The Whitecaps also released their list of protected players ahead of the expansion draft, which will see the new FC Cincinnati franchise pick athletes for their inaugural season in 2019.

The ‘Caps protected list includes two players the organization picked up in trades on Sunday (‘keeper Zac MacMath and winger Victor (PC) Giro), eight players currently under contract (forwards Anthony Blondell, Erik Hurtado and Yordy Reyna; midfielder Felipe Martins; and defenders Brett Levis, Doneil Henry, Jake Nerwinski and Kendall Waston), and winger Cristian Techera, who the club has extended an offer to.

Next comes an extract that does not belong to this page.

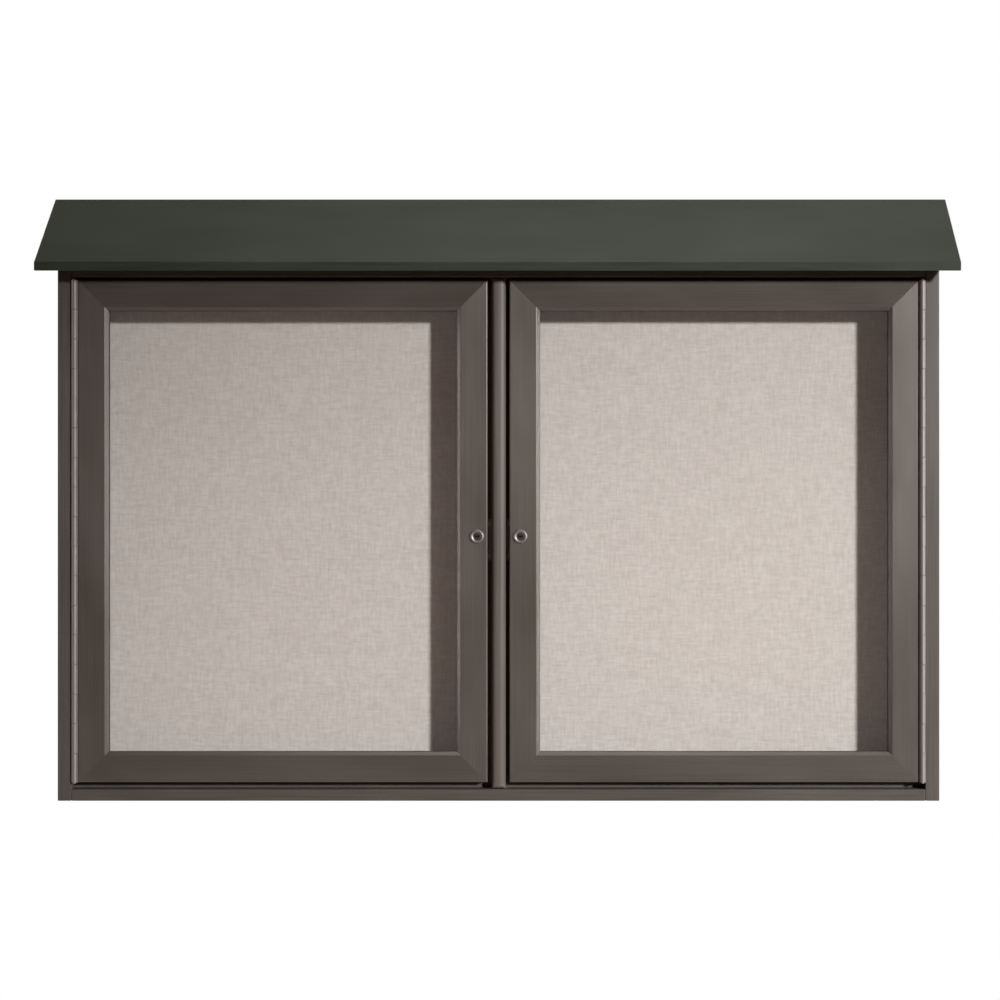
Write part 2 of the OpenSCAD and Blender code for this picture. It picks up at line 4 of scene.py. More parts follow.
import bpy
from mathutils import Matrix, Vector

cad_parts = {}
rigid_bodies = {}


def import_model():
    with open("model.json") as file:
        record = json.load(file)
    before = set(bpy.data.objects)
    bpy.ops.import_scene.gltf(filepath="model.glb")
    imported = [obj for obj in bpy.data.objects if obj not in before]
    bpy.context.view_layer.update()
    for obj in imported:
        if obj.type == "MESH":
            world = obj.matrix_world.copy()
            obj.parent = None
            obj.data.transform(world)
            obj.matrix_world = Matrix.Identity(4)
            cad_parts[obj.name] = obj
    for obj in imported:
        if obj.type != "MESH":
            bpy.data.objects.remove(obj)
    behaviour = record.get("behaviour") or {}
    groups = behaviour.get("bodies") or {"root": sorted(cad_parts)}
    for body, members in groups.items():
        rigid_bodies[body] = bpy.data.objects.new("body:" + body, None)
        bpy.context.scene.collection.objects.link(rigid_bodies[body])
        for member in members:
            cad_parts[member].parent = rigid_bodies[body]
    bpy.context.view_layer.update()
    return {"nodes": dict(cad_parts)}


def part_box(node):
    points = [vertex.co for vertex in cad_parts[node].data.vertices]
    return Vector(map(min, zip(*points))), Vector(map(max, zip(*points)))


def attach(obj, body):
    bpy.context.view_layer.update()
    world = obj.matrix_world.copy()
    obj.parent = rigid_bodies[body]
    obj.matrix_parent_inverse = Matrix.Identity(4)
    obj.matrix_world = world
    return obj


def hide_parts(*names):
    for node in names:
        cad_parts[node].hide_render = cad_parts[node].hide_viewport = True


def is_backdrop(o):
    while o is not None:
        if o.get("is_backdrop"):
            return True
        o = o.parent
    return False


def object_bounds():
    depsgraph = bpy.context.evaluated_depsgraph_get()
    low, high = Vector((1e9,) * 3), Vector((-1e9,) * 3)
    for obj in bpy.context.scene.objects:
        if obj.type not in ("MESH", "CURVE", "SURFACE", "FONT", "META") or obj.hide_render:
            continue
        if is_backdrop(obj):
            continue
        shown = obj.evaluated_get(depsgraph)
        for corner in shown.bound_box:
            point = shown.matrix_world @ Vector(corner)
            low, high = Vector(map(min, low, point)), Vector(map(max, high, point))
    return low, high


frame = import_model()


# Boards of the case. The real ones are recycled plastic lumber, dark brown all through, sawn to
# length, eased along the edges with a router, and butted together with countersunk screws.
ROOF_PITCH = math.radians(40.5)
FRONT_TOP = Vector((0, -0.1, 0.4905))
UP_FROM_SLOPE = Vector((0, -math.sin(ROOF_PITCH), math.cos(ROOF_PITCH)))
ROUTED_EDGE = 0.0015
PANEL_EDGE = ROUTED_EDGE / 3
SCREW_HEAD_RATIO = 1.9
SCREW_ROOM = 0.0001
BOLT_X, BOLT_Z = 0.6096, 0.395
BOLT_RADIUS, BOLT_SEAT = 0.005, 0.017
WASHER_RADIUS, WASHER_END = 0.014, 0.03
SHARP_ANGLE, SMOOTH_ANGLE, FLAT_ANGLE = math.radians(30), math.radians(35), math.radians(0.5)
PAST = 0.001
SMALLEST = 0.000002


def only(piece):
    """Selects one piece alone, out of edit mode."""
    if bpy.context.mode != "OBJECT":
        bpy.ops.object.mode_set(mode="OBJECT")
    bpy.ops.object.select_all(action="DESELECT")
    piece.select_set(True)
    bpy.context.view_layer.objects.active = piece


def name_piece(name):
    """Names the piece that was just added, with its place put into its mesh."""
    bpy.ops.object.transform_apply(location=True, rotation=True, scale=True)
    piece = bpy.context.object
    piece.name = piece.data.name = name
    return piece


def block(name, low, high):
    """A cuboid between two corners."""
    bpy.ops.object.select_all(action="DESELECT")
    bpy.ops.mesh.primitive_cube_add(size=1, location=(low + high) / 2, scale=high - low)
    return name_piece(name)


def saw(piece, point, outward, closed=True):
    """Saws off what lies outward of a plane."""
    only(piece)
    bpy.ops.object.mode_set(mode="EDIT")
    bpy.ops.mesh.select_all(action="SELECT")
    bpy.ops.mesh.bisect(plane_co=point, plane_no=outward, use_fill=closed, clear_outer=True)
    bpy.ops.object.mode_set(mode="OBJECT")


def ease(piece, radius, segments=2):
    """Rounds the sharp edges of a piece."""
    only(piece)
    bpy.ops.object.mode_set(mode="EDIT")
    bpy.ops.mesh.select_mode(type="EDGE")
    bpy.ops.mesh.select_all(action="DESELECT")
    bpy.ops.mesh.edges_select_sharp(sharpness=SHARP_ANGLE)
    bpy.ops.mesh.bevel(offset=radius, segments=segments, affect="EDGES", clamp_overlap=True)
    bpy.ops.object.mode_set(mode="OBJECT")


def draw(name, points):
    """A line drawn by pulling one vertex from point to point. It is left in edit mode."""
    bpy.ops.object.select_all(action="DESELECT")
    bpy.ops.mesh.primitive_plane_add(size=0.001, location=points[0])
    piece = name_piece(name)
    bpy.ops.object.mode_set(mode="EDIT")
    bpy.ops.mesh.select_mode(type="VERT")
    bpy.ops.mesh.select_all(action="SELECT")
    bpy.ops.mesh.merge(type="CENTER")
    for here, there in zip(points, points[1:]):
        bpy.ops.mesh.extrude_region_move(TRANSFORM_OT_translate={"value": there - here})
    bpy.ops.mesh.select_all(action="SELECT")
    bpy.ops.mesh.remove_doubles(threshold=SMALLEST)
    bpy.ops.mesh.select_all(action="SELECT")
    return piece


def turned(name, base, axis, profile, steps=48):
    """A shape turned about an axis through base, from its radii and the heights that they are at."""
    side = axis.orthogonal().normalized()
    piece = draw(name, [base + axis * height + side * radius for radius, height in profile])
    bpy.ops.mesh.spin(steps=steps, angle=2 * math.pi, center=base, axis=axis)
    bpy.ops.mesh.select_all(action="SELECT")
    bpy.ops.mesh.remove_doubles(threshold=SMALLEST)
    bpy.ops.mesh.normals_make_consistent(inside=False)
    bpy.ops.object.mode_set(mode="OBJECT")
    return piece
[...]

Another seven players are automatically protected because they are home-grown athletes: forwards Theo Bair, Simon Colyn; midfielders Michael Baldisimo, David Norman Jr. and Russell Teibert; and goalies Maxime Crepeau and Sean Melvin.

Midfielder Andy Rose is also automatically protected because his contract with the Whitecaps does not begin until next season.

The organization announced Monday that it had agreed to a contract with Rose, a 28-year-old England native, through 2020 with a club option for 2021.

Dos Santos noted that just because a player is protected from the expansion draft does not mean he’ll suit up for the Whitecaps in 2019. The coach said he expects the club to use its option to buy out one player and is looking at possibilities.

At least one former Whitecaps is looking for an out. Waston, the team’s captain, publicly stated at the end of the season that he intends to seek a trade and does not want to play in Vancouver again next year.

Dos Santos said he’s spoken with Waston and does not expect him to return.

“At the end of the process with Kendall, we want the club to be in a good position. And I think that will happen,” he said.

The Whitecaps have also lost the offensive efforts of teenage star Alphonso Davies, who was transferred to German soccer giant Bayern Munich in a record-breaking deal at the end of the season.

Dos Santos said the club is looking for someone who can put up points and he expects that talent to come from outside of the MLS because players already in the league aren’t easy to get.

“We have a profile of players that we want to bring,” he said. “We’re looking at different — a lot of different — players from different countries. But now we’re trimming pretty much and we’re hoping we get the right ones here.”

The Whitecaps will get an influx of cash from the Davies deal, but Dos Santos said he’s not looking to spend it all in one place.

“Are we looking at going in a direction of bringing in a player like (L.A. Galaxy’s Zlatan) Ibrahimovic or (Didier) Drogba when he arrived in Montreal? No. Today, no. We’re looking more at the team as a whole and that’s our concern,” he said.

“We’re not looking to invest in one marquee player right now.”